Every few months or so a puff-piece poofs into existence, on CNN or Fox or MSNBC or Vox—it makes no difference where since they’re ubiquitous across the media spectrum—courageously honoring our courageous national heroes, cops and soldiers in particular, for their courageous sacrifice.
Sacrifices come great and small. Sacrifices can be made of many things for many different reasons. Beneath this dubious praise is a general social agreement that defines the highest sacrifice as the laying down of one’s life directly to save the lives of others. This is the “highest” sacrifice. It would follow that those who knowingly place themselves in a position (or profession) where the likelihood of this occurring is higher than average should be praised for this very “willingness to sacrifice.” And this holds true, I suppose. The same puff-pieces use the terms almost interchangeably. A commensurate and interchangeable superstructural heft is attached to sacrifice and the willingness to sacrifice alike.
Yet these are not the same thing. Sacrifice arises externally by and large due to circumstances outside the control of the individual sacrificing themselves. The situations which call for sacrifice are not planned for by the sacrificer, though they may very well be planned: sacrifice need not only occur in emergency. One does not plan to sacrifice themselves. One cannot.
This willingness-to-sacrifice, however, takes on a fundamentally different and sinister nature. It falsely posits an a priori condition whereupon the moment of sacrifice takes on hyper-romanticized characteristics. It is an unreal fiction; it neither occurs on its own nor is brought into being by belief or action. The man willing-to-sacrifice, who we’ll refer to as the “sacrificial man”, has ostensibly agreed (with whom? with what? we should ask) to forfeit his life—finally, that is “when the time comes.” But whom among us knows when and where this will be?
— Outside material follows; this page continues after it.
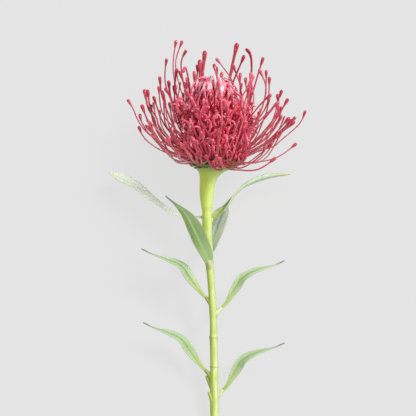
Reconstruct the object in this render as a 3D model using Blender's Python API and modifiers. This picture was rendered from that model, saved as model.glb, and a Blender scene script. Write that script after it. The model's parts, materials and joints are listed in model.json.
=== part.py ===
"""A cut pincushion protea flower, lying on a surface on its lower styles and the cut end of its stem.

The flower is modelled upright: x to the right, y away from the viewer, z up the stem from its cut end.
An empty then lays it down. The lists and sizes below are in millimetres, and the meshes are in metres.
"""
import math
import random

import bmesh
import bpy
from mathutils import Vector

NAME = "pincushion_protea_flower"
MM = 0.001
UP = Vector((0.0, 0.0, 1.0))

# The laid-down flower: the slope of its stem, and where the upright origin comes to lie.
LEAN = math.radians(10.5)
REST_X, REST_Y, REST_Z = 4.4, -140.2, 2.8

# The gap left between neighbouring pieces, and the distance under which points of one piece are welded.
GAP = 0.3
WELD = 0.01
# The head's axis.
HEAD_X = 1.8

# The stem: x of its centre line, z, radius.
STEM = (
    (1.7, -5.0, 3.0),
    (1.4, 14.0, 3.0),
    (1.1, 36.0, 3.0),
    (0.9, 52.0, 2.9),
    (0.8, 61.4, 2.8),
    (0.8, 63.4, 3.2),
    (0.7, 65.4, 2.7),
    (0.6, 79.0, 2.7),
    (0.5, 83.0, 3.0),
    (0.4, 87.0, 2.6),
    (-0.3, 106.0, 2.5),
    (-1.2, 120.0, 2.5),
    (-2.0, 130.0, 2.8),
    (-2.8, 137.0, 3.2),
    (-3.8, 150.0, 3.2),
    (-4.1, 168.0, 3.3),
    (-4.1, 170.6, 3.7),
    (-4.1, 177.0, 4.3),
    (-3.9, 185.0, 5.1),
    (-3.0, 190.5, 6.5),
    (-1.5, 194.0, 8.8),
    (0.0, 196.2, 11.6),
    (0.4, 197.0, 12.4),
)
STEM_SIDES = 12
STEM_CUT_Z, STEM_CUT_SLOPE = 1.6, math.radians(28.0)

# Spurs on the stem where no leaf sits: root x, y, z, tip x, y, z and tip radius.
SPURS = (
    ((-0.2, 0.6, 48.0), (-4.8, 1.2, 56.6), 0.7),
    ((0.2, -0.6, 38.5), (-3.2, -1.4, 46.4), 0.7),
)
SPUR_ROOT_RADIUS = 2.0
NUB_ROOT_RADIUS = 2.3
NUB_SIDES = 8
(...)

The sacrificial man, gambling with his own life so to speak, feels that he must ensure that his sacrifice will not be in vain, that his sacrifice will not be wasted. The sacrificial man is really only willing to sacrifice his life as a last resort, when all other options fail.
There is nothing inherently wrong in valuing one’s own life highly. We all do it every now and again. A person who sacrifices their life actually, the day before the sacrifice, the week before, even the very second before, had no thought of doing so and likewise valued her own life quite highly as well.
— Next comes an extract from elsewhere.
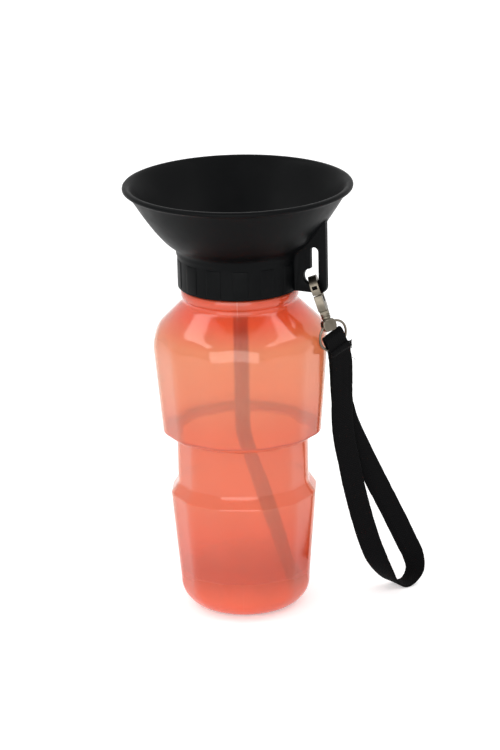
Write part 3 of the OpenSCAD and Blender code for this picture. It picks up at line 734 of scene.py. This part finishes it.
class TRAVELBOTTLE_OT_inside(bpy.types.Operator):
    """Models the bent dip tube and finishes the seal in the mouth"""
    bl_idname = "travelbottle.inside"
    bl_label = "Tube and seal"

    def execute(self, context):
        colours = context.scene.travelbottle_colours
        radius, top, foot, wall = 4, 196.53, 8, 1
        # two straight runs that would meet at this height, joined by a bend
        meet_z, bend_r, lean, heading = 97, 40, 17, 25
        rings = 6
        bend_run = bend_r * math.tan(math.radians(lean / 2))
        bend_top = meet_z + bend_run
        begin()
        bpy.ops.mesh.primitive_circle_add(vertices=32, radius=radius * MM,
                                          location=(0, 0, top * MM))
        tube = bpy.context.object
        tube.name = tube.data.name = "tube"
        bpy.ops.object.transform_apply(location=True, rotation=False, scale=False)
        edit(tube)
        for i in range(rings):
            extrude((0, 0, (bend_top - top) / rings * MM))
        bpy.ops.mesh.spin(steps=10, angle=math.radians(lean), axis=(0, 1, 0),
                          center=(bend_r * MM, 0, bend_top * MM))
        slant = (meet_z - foot) / math.cos(math.radians(lean)) - bend_run
        way = Vector((math.sin(math.radians(lean)), 0, -math.cos(math.radians(lean))))
        for i in range(rings):
            extrude(way * slant / rings * MM)
        close_up()
        take_all()
        turn(heading, "Z")
        modify(tube, "SOLIDIFY", thickness=wall * MM, offset=-1)
        soften(tube, 0.15, 2, 60)
        settle(tube, "bowl", tube_pe_painted_shade(colours), ("dip_tube",))
        cad_finish("mouth_gasket", silicone_rubber(colours))
        return {"FINISHED"}


def cad_finish(node, material):
    """Gives a kept CAD node its material."""
    nodes[node].data.materials.clear()
    nodes[node].data.materials.append(material)


# ---- the snap hook ----

HOOK_TOP = Vector((42.3, 0, 187.43))
HOOK_LEAN = math.radians(19.5)      # its length leans out from the bottle
HOOK_TURN = math.radians(21)        # and it is turned about that length
HOOK_T = 4.4
# from the hook's own frame (-Z down its length) to its place in the keyhole
HOOK = (Matrix.Translation(HOOK_TOP * MM) @ Matrix.Rotation(-HOOK_LEAN, 4, "Y")
        @ Matrix.Rotation(HOOK_TURN, 4, "Z"))


def hook_plate(name, outline, thickness):
    """A plate between the hook's flat faces, its outline drawn as (across, up)."""
    return plate(name, outline, thickness, across=(0, 1, 0), up=(0, 0, 1))


class TRAVELBOTTLE_OT_hook(bpy.types.Operator):
    """Models the snap hook's body and gate, and finishes its pin and spring"""
    bl_idname = "travelbottle.hook"
    bl_label = "Snap hook"

    def cast_body(self):
        """Bend, nose and spine as one casting, with its lug and swivel barrel; its pin hole is cut
        afterwards, in execute.
        """
        outline = (arc(0, -5.1, 6.3, 180, 0, 28)
                   + [(6.3, -9), (6.3, -13), (6.25, -16), (5.8, -17.2), (4.4, -18.4),
                      (2.5, -19.9), (-2.5, -19.9), (-2.5, -18.6), (-3.2, -18.2), (-4.65, -17.9),
                      (-4.65, -16), (-4.6, -14.6), (-4.3, -13.4), (-3.4, -13.2)]
                   + arc(0, -10.1, 3.9, -112, 0, 10) + arc(0, -5.1, 3.9, 0, 180, 18)
                   + [(-3.9, -8.2), (-4.1, -8.6), (-6.1, -8.6), (-6.3, -8.3)])
        body = hook_plate("hook", outline, HOOK_T)
        # the gate's cheeks run in a step cut each side of the lug
        for left in (-6.48, 1.48):
            cheek = plate("cheek", [(0, 0), (5, 0), (5, 4.5), (0, 4.5)], 6)
            put(cheek, Matrix.Translation(Vector((left, -4.0, -18.25)) * MM))
            combine(body, cheek, "DIFFERENCE")
        soften(body, 0.6, 4, 40)
        # the slot through the nose
        slot = hook_plate("nose_slot", [(-7.5, -5.7), (-3.0, -5.7), (-3.0, -3.7), (-7.5, -3.7)],
                          2.8)
        combine(body, slot, "DIFFERENCE")
        barrel = lathe("barrel", [
            (0, -17.4), (2.2, -17.4), (2.45, -18.0), (2.5, -18.6), (2.5, -21.0), (2.42, -21.15),
            (2.25, -21.25), (2.25, -21.45), (2.42, -21.55), (2.5, -21.7), (2.5, -22.4),
            (2.3, -22.75), (1.3, -22.78), (1.26, -20.6), (1.26, -18.75), (1.75, -18.6),
            (1.75, -17.9), (0, -17.8)], 40)
        combine(body, barrel, "UNION")
        return body

    def folded_gate(self):
        """The sprung gate: sheet folded into two cheeks, a shade proud where the thumb goes."""
        outline = [(-5.0, -9.1), (-4.75, -9.3), (-4.7, -10.0), (-3.2, -10.2), (-2.95, -10.6),
                   (-2.95, -16.6), (-3.6, -17.7), (-5.8, -17.7), (-6.3, -17.1), (-6.3, -14.3),
                   (-6.33, -14.1), (-6.33, -13.4), (-6.3, -13.2), (-6.3, -9.5),
                   (-6.1, -9.15), (-5.9, -9.1)]
        gate = hook_plate("gate", outline, HOOK_T)
        soften(gate, 0.3, 3, 40)
        slot = hook_plate("slot", [(-5.7, -20), (0, -20), (0, -10.3), (-5.7, -10.3)], 3.02)
        combine(gate, slot, "DIFFERENCE")
        return gate

    def execute(self, context):
        colours = context.scene.travelbottle_colours
        nickel = nickel_plate(colours, "nickel-plated die-cast zinc", "655F54")
        pin = [(x, -3.9, -15.7) for x in (-5, 5)]
        for piece, radius, body, node in ((self.cast_body(), 0.47, "hook", "hook_body"),
                                          (self.folded_gate(), 0.52, "gate", "hook_gate")):
            combine(piece, rod("pin_hole", radius, *pin), "DIFFERENCE")
            put(piece, HOOK)
            settle(piece, body, nickel, (node,))
        cad_finish("gate_pin", nickel_plate(colours, "drawn steel pin", "77746A"))
        cad_finish("gate_spring", nickel_plate(colours, "hard-drawn spring wire", "6B6961"))
        return {"FINISHED"}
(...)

The difference is that the sacrificial man continues to do so indefinitely, continually postponing his own ill-defined moment of sacrifice. In reality, like Oedipus he avoids any situation which may call for it. The sacrificial man only agrees that at some point in the future his life may need to be forfeited. The sacrificial man is at heart a coward. He reasons as follows:
Aren’t there others whose lives may be forfeited first? Criminals, perhaps? Terrorists? Or, as we saw in Uvalde: children. In some instances, he directly participates in the sacrificing of others first. The line between sacrifice and murder vanishes. And so it goes. Our sacrificial man, like Saint Paul, beholds a heaven-fallen bounty for his own devouring. Only after this red feast we’ll see if my personal sacrifice is required, he says.
The sacrificial man is nothing more than the real embodiment, the metastasis of social and cultural oppressive forces which posit the need for such an unreal fiction to continue, and extend their mechanical necessity in the absence of substantive economic benefits. This willingness-to-sacrifice is absolutely essential to the fascist, capitalist, imperialist, and white supremacist project. Without it, the veil is torn asunder, so to speak. It should no longer be lauded by those wishing to bring real change into this world.
As a general conclusion: those willing to sacrifice their own life are more than willing to sacrifice the lives of others first.
To conclude for liberal technocrats if they’re reading this: willingness-to-sacrifice is a poor metric for determining the efficacy of any social formation, most especially those with institutional power, and its willingness to sacrifice themselves for others.
To conclude, for my comrades: The dereliction of police in Uvalde was not a momentary lapse in judgment. It was not the result of “miscommunication” or “poor training” or “underfunding” or any other ad hoc reason. It cannot be glossed over. It is the result of a set of genocidal cultural, political and economic beliefs which glorify destruction, which enforce oppression, and which must be overturned once and for all. Long live justice and equality. May all oppressors find at our hands the self-sacrifice they laud.